Write out the whole listing again, exactly as given.
_____
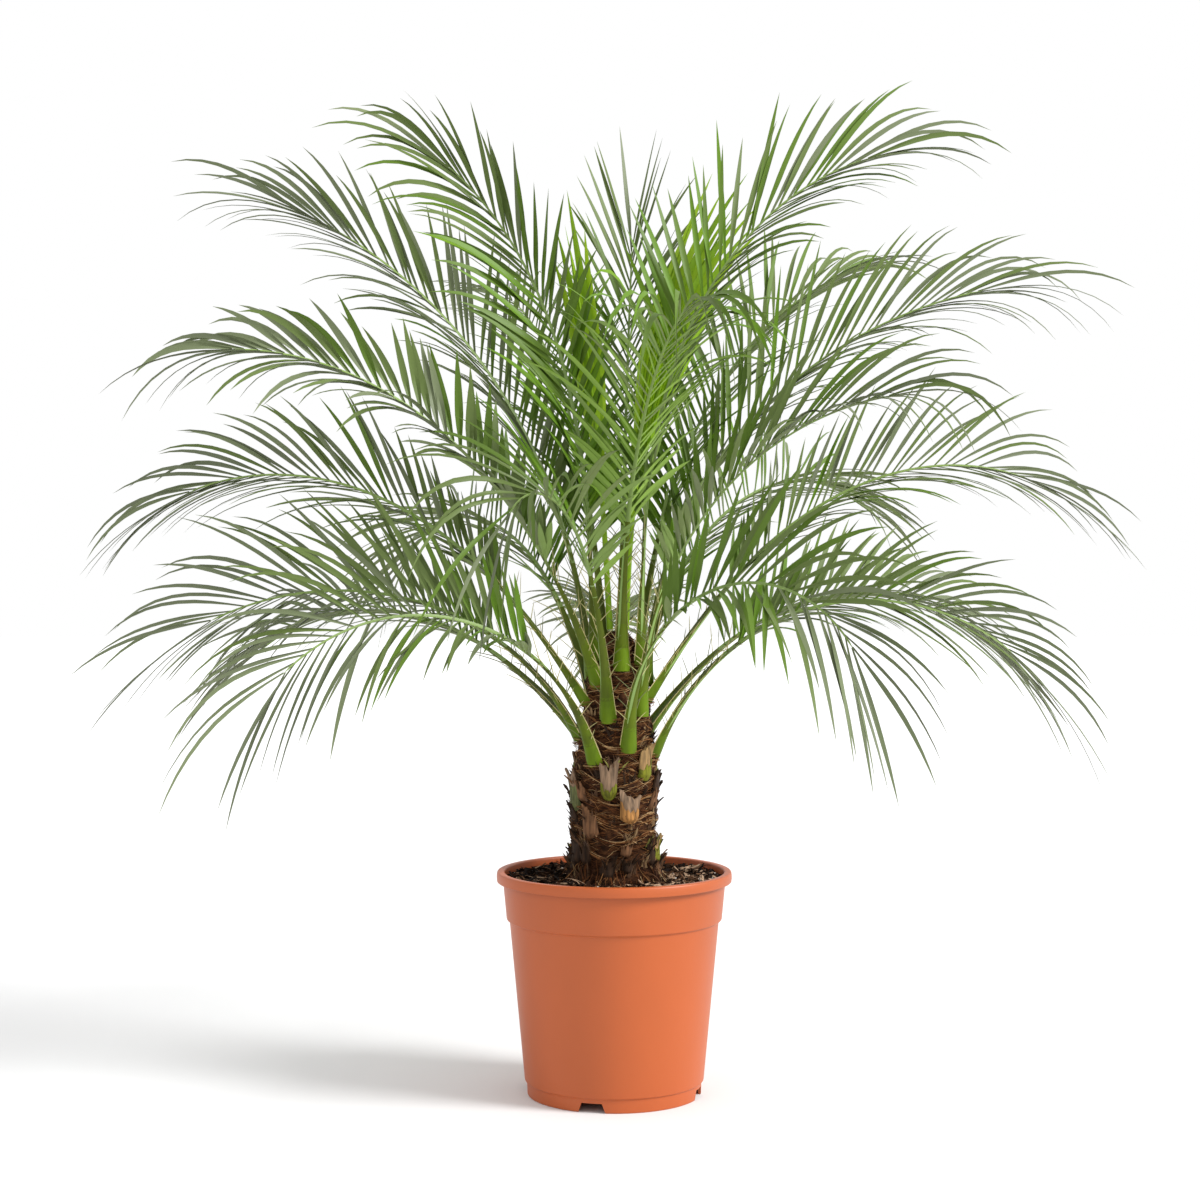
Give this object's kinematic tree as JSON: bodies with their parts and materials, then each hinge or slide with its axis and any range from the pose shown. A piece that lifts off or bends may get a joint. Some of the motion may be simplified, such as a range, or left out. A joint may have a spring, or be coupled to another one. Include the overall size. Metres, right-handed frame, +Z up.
{
  "type": "potted pygmy date palm",
  "caption": "Small feather palm with arching, finely divided fronds and a short fibrous trunk, standing in a terracotta-coloured plastic nursery pot filled with soil.",
  "frame": {"origin": "centre of the flat underside of the pot, on the surface that it stands on", "axes": "+Z up the trunk, -Y towards the side of the plant that faces the camera in the picture, +X to its right"},
  "size_m": [0.9621, 0.7954, 0.9063],
  "materials": {
    "pot_plastic": "satin moulded plastic, terracotta-coloured",
    "potting_soil": "rough, dark, damp potting mix",
    "palm_trunk": "rough, matted brown fibre",
    "cut_leaf_base": "dry and dull, tan to green",
    "frond_leaf": "waxy green leaf",
    "spear_leaf": "young bright green leaf, still folded"
  },
  "bodies": {
    "root": {"pot": "pot_plastic", "soil": "potting_soil", "trunk": "palm_trunk", "leaf_base_01": "cut_leaf_base", "leaf_base_02": "cut_leaf_base", "leaf_base_03": "cut_leaf_base", "leaf_base_04": "cut_leaf_base", "leaf_base_05": "cut_leaf_base", "leaf_base_06": "cut_leaf_base", "leaf_base_07": "cut_leaf_base", "leaf_base_08": "cut_leaf_base", "leaf_base_09": "cut_leaf_base", "leaf_base_10": "cut_leaf_base", "leaf_base_11": "cut_leaf_base", "leaf_base_12": "cut_leaf_base", "leaf_base_13": "cut_leaf_base", "frond_01": "frond_leaf", "frond_02": "frond_leaf", "frond_03": "frond_leaf", "frond_04": "frond_leaf", "frond_05": "frond_leaf", "frond_06": "frond_leaf", "frond_07": "frond_leaf", "frond_08": "frond_leaf", "frond_09": "frond_leaf", "frond_10": "frond_leaf", "frond_11": "frond_leaf", "frond_12": "frond_leaf", "frond_13": "frond_leaf", "frond_14": "frond_leaf", "frond_15": "frond_leaf", "frond_16": "frond_leaf", "frond_17": "frond_leaf", "frond_18": "frond_leaf", "frond_19": "frond_leaf", "frond_20": "frond_leaf", "frond_21": "frond_leaf", "frond_22": "frond_leaf", "spear_1": "spear_leaf", "spear_2": "spear_leaf"}
  },
  "joints": []
}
_____
= Correct response =
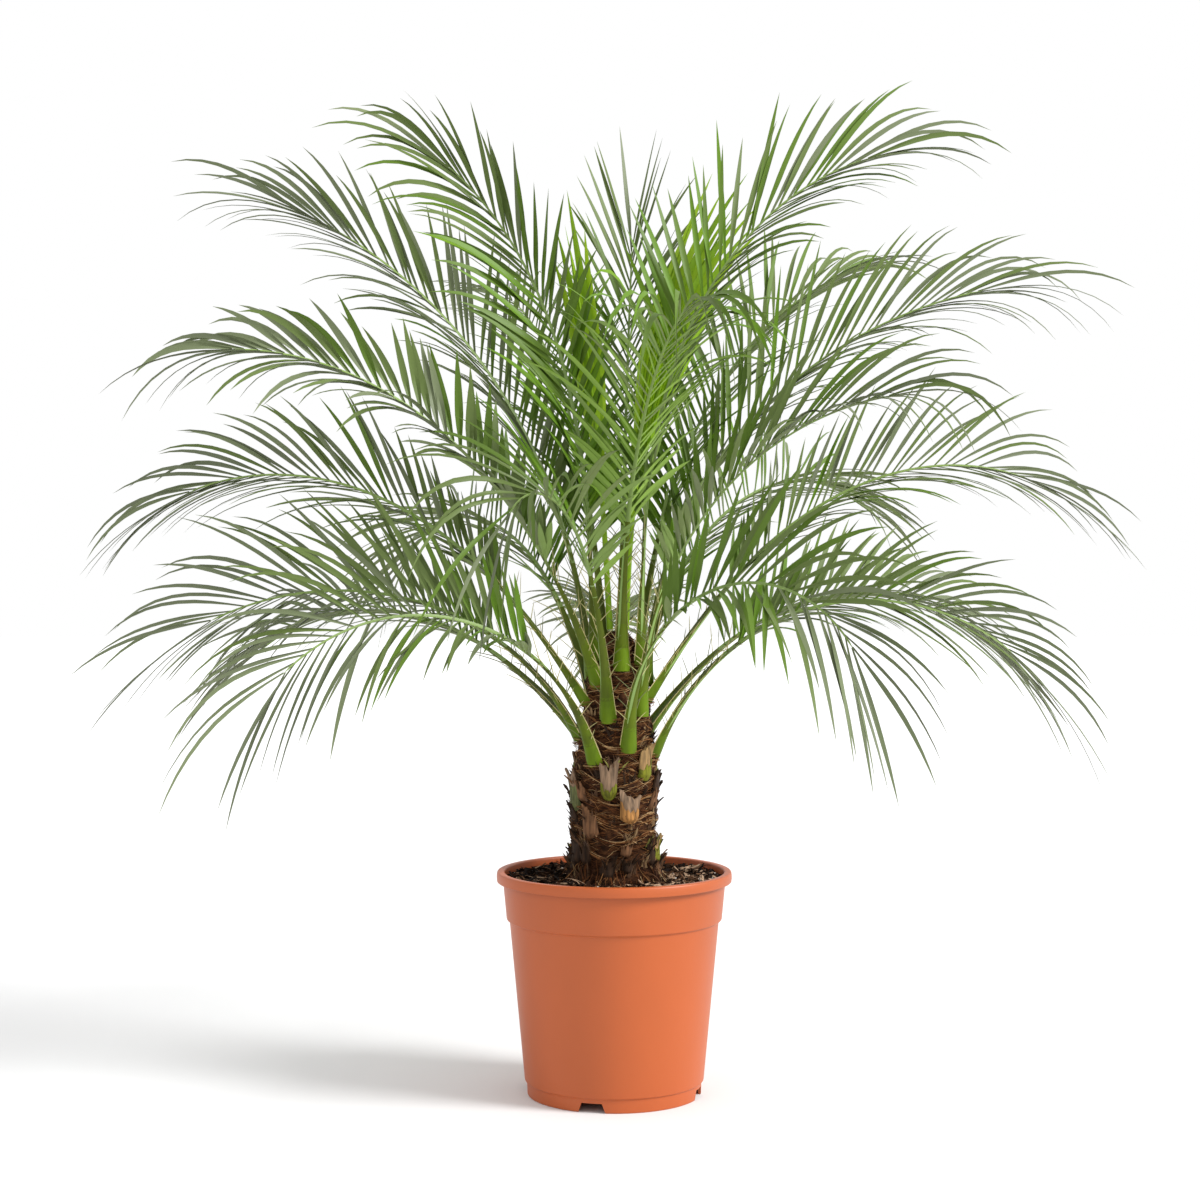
Give this object's kinematic tree as JSON: bodies with their parts and materials, then each hinge or slide with its axis and any range from the pose shown. A piece that lifts off or bends may get a joint. Some of the motion may be simplified, such as a range, or left out. A joint may have a spring, or be coupled to another one. Include the overall size. Metres, right-handed frame, +Z up.
{
  "type": "potted pygmy date palm",
  "caption": "Small feather palm with arching, finely divided fronds and a short fibrous trunk, standing in a terracotta-coloured plastic nursery pot filled with soil.",
  "frame": {"origin": "centre of the flat underside of the pot, on the surface that it stands on", "axes": "+Z up the trunk, -Y towards the side of the plant that faces the camera in the picture, +X to its right"},
  "size_m": [0.9621, 0.7954, 0.9063],
  "materials": {
    "pot_plastic": "satin moulded plastic, terracotta-coloured",
    "potting_soil": "rough, dark, damp potting mix",
    "palm_trunk": "rough, matted brown fibre",
    "cut_leaf_base": "dry and dull, tan to green",
    "frond_leaf": "waxy green leaf",
    "spear_leaf": "young bright green leaf, still folded"
  },
  "bodies": {
    "root": {"pot": "pot_plastic", "soil": "potting_soil", "trunk": "palm_trunk", "leaf_base_01": "cut_leaf_base", "leaf_base_02": "cut_leaf_base", "leaf_base_03": "cut_leaf_base", "leaf_base_04": "cut_leaf_base", "leaf_base_05": "cut_leaf_base", "leaf_base_06": "cut_leaf_base", "leaf_base_07": "cut_leaf_base", "leaf_base_08": "cut_leaf_base", "leaf_base_09": "cut_leaf_base", "leaf_base_10": "cut_leaf_base", "leaf_base_11": "cut_leaf_base", "leaf_base_12": "cut_leaf_base", "leaf_base_13": "cut_leaf_base", "frond_01": "frond_leaf", "frond_02": "frond_leaf", "frond_03": "frond_leaf", "frond_04": "frond_leaf", "frond_05": "frond_leaf", "frond_06": "frond_leaf", "frond_07": "frond_leaf", "frond_08": "frond_leaf", "frond_09": "frond_leaf", "frond_10": "frond_leaf", "frond_11": "frond_leaf", "frond_12": "frond_leaf", "frond_13": "frond_leaf", "frond_14": "frond_leaf", "frond_15": "frond_leaf", "frond_16": "frond_leaf", "frond_17": "frond_leaf", "frond_18": "frond_leaf", "frond_19": "frond_leaf", "frond_20": "frond_leaf", "frond_21": "frond_leaf", "frond_22": "frond_leaf", "spear_1": "spear_leaf", "spear_2": "spear_leaf"}
  },
  "joints": []
}